How to Use This Calculator in Practice

1. Measure NH3 mass and water mass carefully, preferably with calibrated balances.
2. Measure final solution volume at the same temperature you report.
3. Enter values and select the volume unit.
4. Click Calculate to obtain x(NH3), M, and m.
5. Use the chart to compare concentration scales visually.
6. Document assumptions (temperature, purity, density basis) for traceability.

In quality systems, pair these calculations with batch records and uncertainty estimates. If ammonia purity is less than 100%, correct the NH3 mass to effective ammonia mass before calculating moles.

Advanced Note: Converting Between Units

Converting directly between molarity, molality, and mole fraction requires additional data, usually density and sometimes temperature-specific correlations. For example, converting molality to molarity needs final solution density because:

Molarity = (molality × density × 1000) / [1000 + (molality × molar mass of solute)]

with consistent unit handling. For NH3-water systems, this can still deviate if strong nonideal behavior is present. If your work involves equilibrium constants, activity coefficients, or absorption system design, use property models validated for ammonia-water mixtures.

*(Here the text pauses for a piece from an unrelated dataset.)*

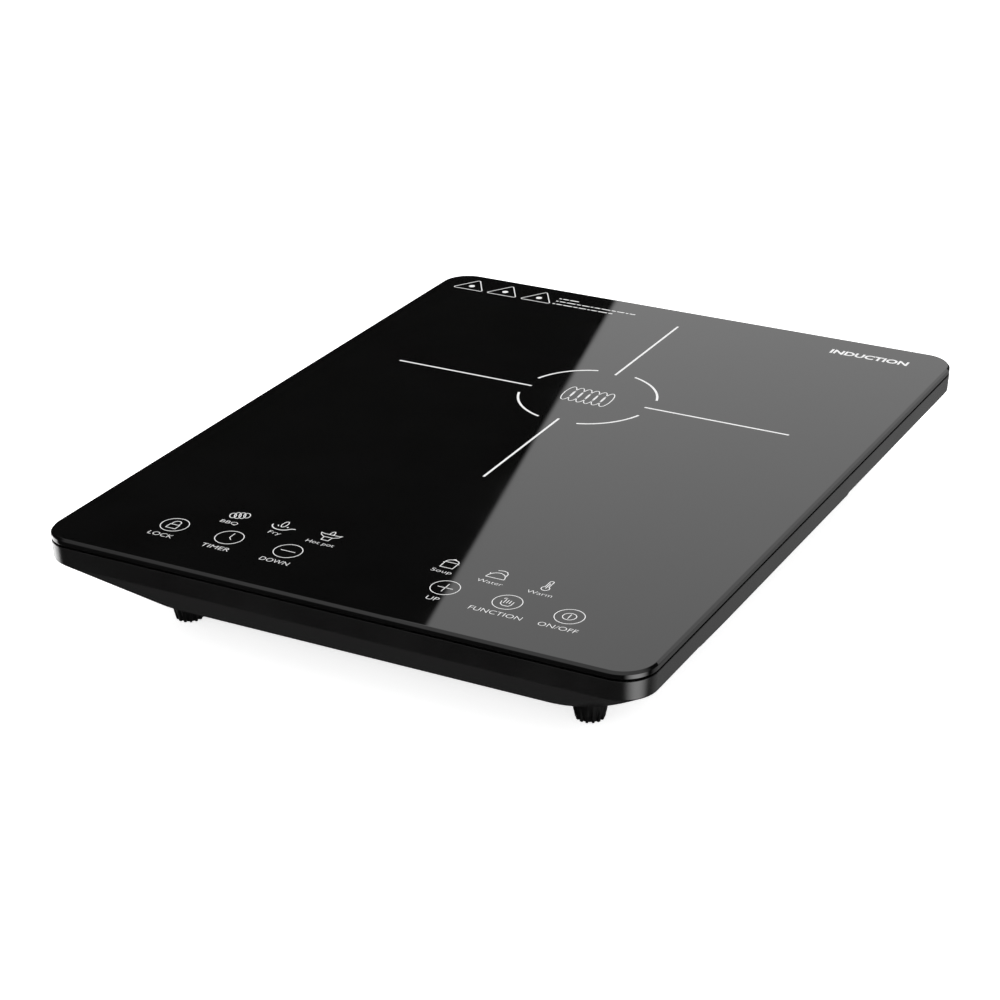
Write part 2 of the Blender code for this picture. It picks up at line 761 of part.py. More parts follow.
def display_module(finish):
    form = block((42.0, 16.0, 6.0), edge=0.6)
    add_object("display_module", form, finish, (0.0, -142.0, PANEL_TOP + 3.0))


def touch_springs(finish):
    wire = 0.8
    room = GLASS_LOW - GAP - PANEL_TOP
    turns = 3
    for name, x in zip(KEY_NAMES, KEY_XS):
        form = helix(4.4, (room - wire) / turns, turns, wire, 8)
        add_object(f"touch_spring_{name}", form, finish, (x, KEY_Y, PANEL_TOP + wire / 2))


def ribbon_cable(finish):
    """A flat cable from under the control board down to the power board."""
    top = PANEL_AT[2] - PANEL[2] / 2 - GAP
    thick = 0.6
    low = BOARD_TOP + thick
    path = ((-122.0, top), (-113.0, top - 1.2), (-109.0, top - 6.0), (-107.0, top - 11.0), (-104.5, low))
    back = [(y - thick, z - thick) for y, z in path]
    outline = list(path) + back[::-1]
    rings = [[(x, y, z) for y, z in outline] for x in (-38.0, -24.0)]
    add_object("ribbon_cable", loft(rings), finish)


# ---------------------------------------------------------------- the whole


def finishes():
    return {
        "glass": material("black_glass", (0.004, 0.004, 0.004), 0.06),
        "seal": material("seal_silicone", (0.01, 0.01, 0.01), 0.6),
        "casing": material("casing_plastic", (0.012, 0.012, 0.012), 0.35),
        "rubber": material("foot_rubber", (0.012, 0.012, 0.012), 0.7),
        "steel": material("zinc_steel", (0.6, 0.6, 0.58), 0.35, 1.0),
        "former": material("former_resin", (0.75, 0.72, 0.64), 0.5),
        "copper": material("enamelled_copper", (0.62, 0.28, 0.12), 0.35, 1.0),
        "ferrite": material("ferrite", (0.05, 0.05, 0.055), 0.55),
        "mica": material("mica_sheet", (0.72, 0.66, 0.5), 0.5),
        "silicone": material("sensor_silicone", (0.8, 0.8, 0.78), 0.6),
        "fan": material("fan_plastic", (0.02, 0.02, 0.02), 0.45),
        "laminate": material("board_laminate", (0.05, 0.2, 0.07), 0.45),
        "aluminium": material("aluminium", (0.78, 0.78, 0.8), 0.35, 1.0),
        "component_black": material("component_epoxy", (0.02, 0.02, 0.02), 0.5),
        "capacitor_blue": material("capacitor_case", (0.05, 0.16, 0.4), 0.4),
        "transformer_yellow": material("transformer_tape", (0.85, 0.66, 0.12), 0.5),
        "ceramic": material("fuse_ceramic", (0.85, 0.84, 0.8), 0.35),
        "cable": material("cable_sleeve", (0.7, 0.7, 0.68), 0.5),
    }


def build():
    for leftover in list(bpy.data.objects):
        bpy.data.objects.remove(leftover, do_unlink=True)
    looks = finishes()
    glass_plate(looks["glass"])
    glass_seal(looks["seal"])
    top_frame(looks["casing"])
    bottom_case(looks["casing"])
    cord_gland(looks["rubber"])
    feet(looks["rubber"])
    case_screws(looks["steel"])
    coil_former(looks["former"])
    coil_winding(looks["copper"])
    ferrite_bars(looks["ferrite"])
    insulation_sheet(looks["mica"])
    coil_screws(looks["steel"])
    temperature_sensor(looks["silicone"])
    sensor_spring(looks["steel"])
    coil_leads(looks["cable"])
    fan_frame(looks["fan"])
    fan_rotor(looks["fan"])
    fan_screws(looks["steel"])
    power_posts = [(x, y) for _, x, y in four_corners(*BOARD_POST)]
    board("power_board", BOARD, BOARD_AT, [(x, BOARD_AT[1] + y) for x, y in power_posts], looks["laminate"])
    panel_posts = [(side * PANEL_POST[0], PANEL_POST[1]) for side in (-1, 1)]
    board("control_board", PANEL, PANEL_AT, panel_posts, looks["laminate"])
    board_screws(looks["steel"])
    heatsink(looks["aluminium"])
    board_parts(looks)
    terminal_block(looks["former"])
    mains_lead(looks["cable"])
    display_module(looks["component_black"])
    touch_springs(looks["steel"])
    ribbon_cable(looks["cable"])


build()
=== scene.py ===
"""The looks of a portable single-zone induction cooktop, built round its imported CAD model.

Sizes are in millimetres and turn into metres where a mesh is made. +Z is up, +X points right along
the row of keys, +Y points to the back, and the origin is on the surface under the middle of the glass.
"""

import json
import math

import bmesh
import bpy
from mathutils import Matrix, Vector


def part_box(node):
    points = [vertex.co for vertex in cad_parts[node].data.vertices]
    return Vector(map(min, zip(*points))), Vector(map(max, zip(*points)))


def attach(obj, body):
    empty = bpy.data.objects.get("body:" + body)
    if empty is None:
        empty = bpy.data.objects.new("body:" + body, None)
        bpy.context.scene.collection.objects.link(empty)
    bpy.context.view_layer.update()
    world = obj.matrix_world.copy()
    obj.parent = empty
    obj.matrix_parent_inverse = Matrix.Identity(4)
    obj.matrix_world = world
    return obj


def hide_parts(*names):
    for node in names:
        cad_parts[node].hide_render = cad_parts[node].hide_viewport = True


MM = 0.001
GAP = 0.3

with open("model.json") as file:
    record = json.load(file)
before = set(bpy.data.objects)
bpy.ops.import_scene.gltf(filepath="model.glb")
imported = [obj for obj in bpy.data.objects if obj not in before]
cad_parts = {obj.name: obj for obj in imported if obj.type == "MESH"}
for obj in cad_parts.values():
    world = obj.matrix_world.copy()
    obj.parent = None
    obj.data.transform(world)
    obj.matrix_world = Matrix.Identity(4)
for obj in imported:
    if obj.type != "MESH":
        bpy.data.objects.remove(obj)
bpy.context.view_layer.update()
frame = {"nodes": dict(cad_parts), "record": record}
plate_low, plate_high = (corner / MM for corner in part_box("glass_plate"))

# The glass plate
HALF_X, HALF_Y, HEIGHT = plate_high
GLASS_LOW = plate_low.z
CORNER = 14.6
BEVEL_ACROSS, BEVEL_DOWN = 0.95, 1.1
PRINT_PROUD = 0.02  # how far the fired print stands above the glass
GLASS_TOP = HEIGHT - PRINT_PROUD

# The frame round it
RIM_TOP = GLASS_LOW - 1.0
WALL_LOW = HEIGHT - 12.4
WALL_DRAFT, WALL = 0.45, 2.0
LEDGE_INSET, LEDGE_TOP, LEDGE_LOW = 12.0, 43.9, 41.4
BOSS_RADIUS, PILOT_RADIUS = 3.8, 1.8
ARM_THICK, ARM_DROP, ARM_LAP = 3.0, 11.0, 1.2  # the arms that tie the bosses to the wall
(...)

Professional takeaway: If you need a robust concentration value for thermodynamics or changing temperatures, prioritize mole fraction and molality. If you need direct compatibility with volumetric lab protocols, molarity is practical but must be temperature-aware.

Conclusion

To calculate the mole fraction, molarity, and molality of NH3 correctly, always anchor your workflow in precise mass and volume measurements and consistent units. Mole fraction gives composition insight, molarity gives practical volumetric concentration, and molality gives temperature-resilient concentration per solvent mass. Using all three together provides a complete and reliable picture of your ammonia solution, whether you are preparing reagents, validating production batches, modeling equilibrium, or auditing process safety.